Wednesday, 11 May, 2022
Celebrating International Nurses Day, Sharon Harrison tells us about her new exciting role as an NMAHP Education & Development Lead

Hi, my name is Sharon and I’m the new NMAHP Education & Development Lead for Post Registration and my role is to provide senior leadership in the delivery of high quality NMAHP education and development across the Trust. This is a new position and one I am very excited to explore and develop. Together, with other key staff members, we are working towards a partnership with a university to deliver academic programs to meet the workforce needs.

I enjoy working for the trust as we have always led the way in new innovations and this continues with the development of the new Health and Care Academy as it will encourage staff to access the learning and development they need in order to deliver high quality care to our patients. I am looking forward to the development of the clinical skills centre of excellence, focusing on nursing, midwifery and allied health professional training.

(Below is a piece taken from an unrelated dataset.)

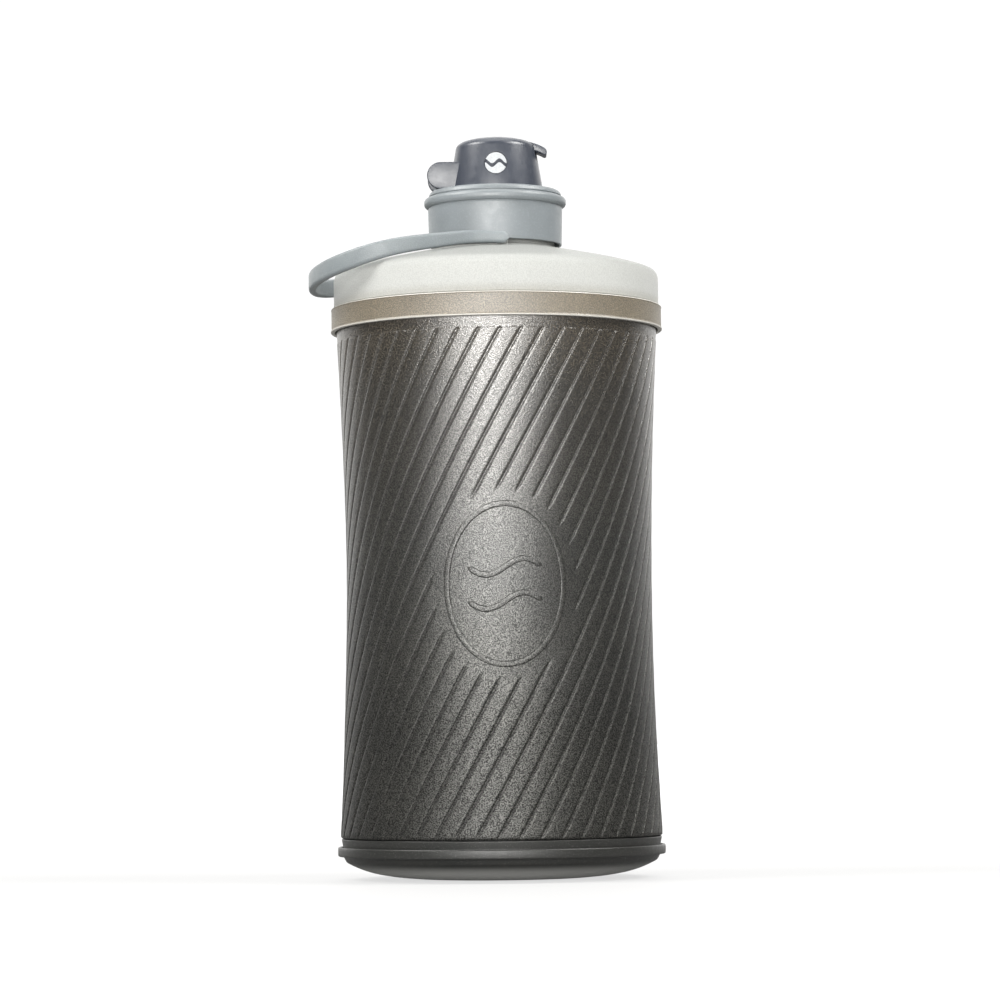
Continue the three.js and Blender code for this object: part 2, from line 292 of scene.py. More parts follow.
def add_softbox(name, place, size, watts):
    data = bpy.data.lights.new(name, "AREA")
    data.shape = "RECTANGLE"
    data.size, data.size_y = size
    data.energy = watts
    data.color = LIGHT_COLOUR
    light = bpy.data.objects.new(name, data)
    bpy.context.scene.collection.objects.link(light)
    light.location = place
    light.rotation_mode = "QUATERNION"
    light.rotation_quaternion = (Vector(LIGHT_AIM) - Vector(place)).to_track_quat("-Z", "Y")


def add_light():
    """Two softboxes in front and three above, in a studio that is dark in front and white behind."""
    for softbox in SOFTBOXES:
        add_softbox(*softbox)
    world = bpy.data.worlds.new("studio")
    bpy.context.scene.world = world
    world.use_nodes = True
    nodes, links = world.node_tree.nodes, world.node_tree.links
    nodes.clear()
    direction = nodes.new("ShaderNodeTexCoord").outputs["Generated"]
    split = nodes.new("ShaderNodeSeparateXYZ")
    behind = nodes.new("ShaderNodeMapRange")
    behind.interpolation_type = "SMOOTHSTEP"
    set_range(behind, *STUDIO_TURN, *STUDIO_STRENGTH)
    surround = nodes.new("ShaderNodeBackground")
    surround.inputs["Color"].default_value = (*STUDIO_COLOUR, 1)
    seen = nodes.new("ShaderNodeBackground")
    seen.inputs["Color"].default_value = (1, 1, 1, 1)
    seen.inputs["Strength"].default_value = STUDIO_SEEN
    path = nodes.new("ShaderNodeLightPath")
    mix = nodes.new("ShaderNodeMixShader")
    out = nodes.new("ShaderNodeOutputWorld")
    links.new(direction, split.inputs[0])
    links.new(split.outputs["Y"], behind.inputs["Value"])
    links.new(behind.outputs["Result"], surround.inputs["Strength"])
    links.new(path.outputs["Is Camera Ray"], mix.inputs["Fac"])
    links.new(surround.outputs[0], mix.inputs[1])
    links.new(seen.outputs[0], mix.inputs[2])
    links.new(mix.outputs[0], out.inputs["Surface"])
    view = bpy.context.scene.view_settings
    view.view_transform = "Standard"
    view.look = "None"


def add_floor():
    """A wide pale floor. Seen directly, it's exposed to white but for the contact shadow."""
    mesh = bpy.data.meshes.new("floor")
    half = FLOOR_HALF
    corners = [(-half, -half, 0), (half, -half, 0), (half, half, 0), (-half, half, 0)]
    mesh.from_pydata(corners, [], [(0, 1, 2, 3)])
    floor = bpy.data.objects.new("floor", mesh)
    bpy.context.scene.collection.objects.link(floor)
    floor.location.z = -FLOOR_DROP
    m = Nodes("floor")
    m.shader.inputs["Base Color"].default_value = (FLOOR_TONE, FLOOR_TONE, FLOOR_TONE, 1)
    m.shader.inputs["Roughness"].default_value = 0.7
    m.shader.inputs["Emission Color"].default_value = (1, 1, 1, 1)
    m.set(specular=0.1)
    distance = m.tree.nodes.new("ShaderNodeVectorMath")
    distance.operation = "LENGTH"
    m.link(m.coords, distance.inputs[0])
    lift = m.spread(distance.outputs["Value"], *FLOOR_FADE, *FLOOR_GLOW)
    seen = m.tree.nodes.new("ShaderNodeLightPath").outputs["Is Camera Ray"]
    m.feed("Emission Strength", m.math("ADD", m.math("MULTIPLY", lift, seen), FLOOR_SPILL))
    mesh.materials.append(m.material)


# ---------------------------------------------------------------- materials


def wall_material():
    """Smoky soft film, sandy to the touch, rougher below. Its tone, warm and lighter near the band and cooler
    below, and its reflections, dimmed below, are painted light for the light that comes in from above.
    """
    m = Nodes("smoky_film")
    height = m.spread(m.axis("Z"), *WALL_SPAN, 0, 1)
    # Painted light: the tone is lighter and warmer towards the band for the light that comes in from above
    # through the clear shoulder.
    stops = [
        (0, (0.017, 0.017, 0.014)), (0.55, (0.020, 0.020, 0.017)),
        (0.85, (0.028, 0.025, 0.020)), (1, (0.050, 0.040, 0.028)),
    ]
    tone = m.ramp(height, stops)
    cloud = m.ramp(m.noise(26, 3), [(0.35, (0.85, 0.85, 0.85)), (0.68, (1.14, 1.13, 1.10))])
    tone = m.mix(1.0, tone, cloud, "MULTIPLY")
    speck = m.noise(*GRAIN)
    grain = m.ramp(speck, [(0.34, (0.4, 0.4, 0.4)), (0.5, (0.95, 0.95, 0.95)), (0.66, (2.4, 2.35, 2.25))])
    tone = m.mix(1.0, tone, grain, "MULTIPLY")
    m.feed("Base Color", tone)
    # The film isn't metal: some Metallic dims its reflections in the dark grains, and low down as painted
    # shade for the light that comes in from above.
    painted_dimming_low = m.spread(height, 0.2, 0.95, 0.48, 0.0)
    m.feed("Metallic", m.math("ADD", painted_dimming_low, m.spread(speck, 0.35, 0.65, 0.4, 0.0)))
    gloss = m.spread(height, 0.1, 0.9, WALL_ROUGH + 0.2, WALL_ROUGH)
    m.feed("Roughness", m.math("ADD", gloss, m.spread(speck, 0.3, 0.7, 0.06, -0.06)))
    m.bumps((m.noise(30, 2, stretch=(1, 1, 0.45)), 0.05, 0.002), (speck, WALL_BUMP, GRAIN_DEPTH))
    m.set(specular=WALL_SPEC, ior=WALL_IOR)
    return m.material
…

As part of my role I have the pleasure of managing the Practice Development Team and the Mouth Care Lead. Both contributing to staff development and education which then has a positive impact on our patients. I see my role as one that encourages staff to be the best they can be. We all work under extreme pressures and face many challenges yet despite all the hurdles, our teams provide exceptional patient care and strive for excellence.

I have been a nurse for 19 years now. I did my diploma in higher education in adult nursing in Yorkshire and took my first position working on Cardiothoracic Intensive Care before moving north and making Northumberland my home where I joined the Critical Care team at Wansbeck General Hospital. Nursing critically ill patients in the Intensive Care environment often requires one to one nursing and I loved being able to deliver holistic care to my patients, addressing all of their needs and supporting their families.

Shortly after the global flu outbreak of Swine flu in 2010 I moved from Intensive Care to be a Sister in Cardiology, working on the acute ward and Coronary Care Unit. Leaving Critical Care was a difficult decision for me however, on reflection I feel I was able to transfer skills and develop many more as my career has progressed.

During my career I have always been supported to focus on my personal and professional development. I was able to complete my degree as well as the Health History & Physical Examination course at Northumbria University which introduces the process of history taking and assessing the physical manifestations of common disease processes. At present I am doing my Academic Professional Higher Apprenticeship in Education at Level 7 which is allowing me to understand my role as an educator further and develop original and creative teaching.

In 2020, after 9 years, I found myself redeployed back to Intensive Care to support the fight against COVID-19. I was faced with so many emotions and each day brought new challenges. Could I remember how to look after a ventilated patient? What if the machine for renal replacement therapy has changed so much I wouldn’t be any help? I desperately wanted to help rather than hinder the teams who were already working so hard. In unprecedented times, I was and still am, blown away by the support and camaraderie displayed during such difficult times.

I think that is what I love the most about nursing… the people.

By that I meant the teams I work with as well as the patients. I love the way each team member supports each other. We all have our strengths and weaknesses and when needed we all pull together and get through those tough shifts or emergency situations. I have never felt alone as a nurse and for that I am grateful.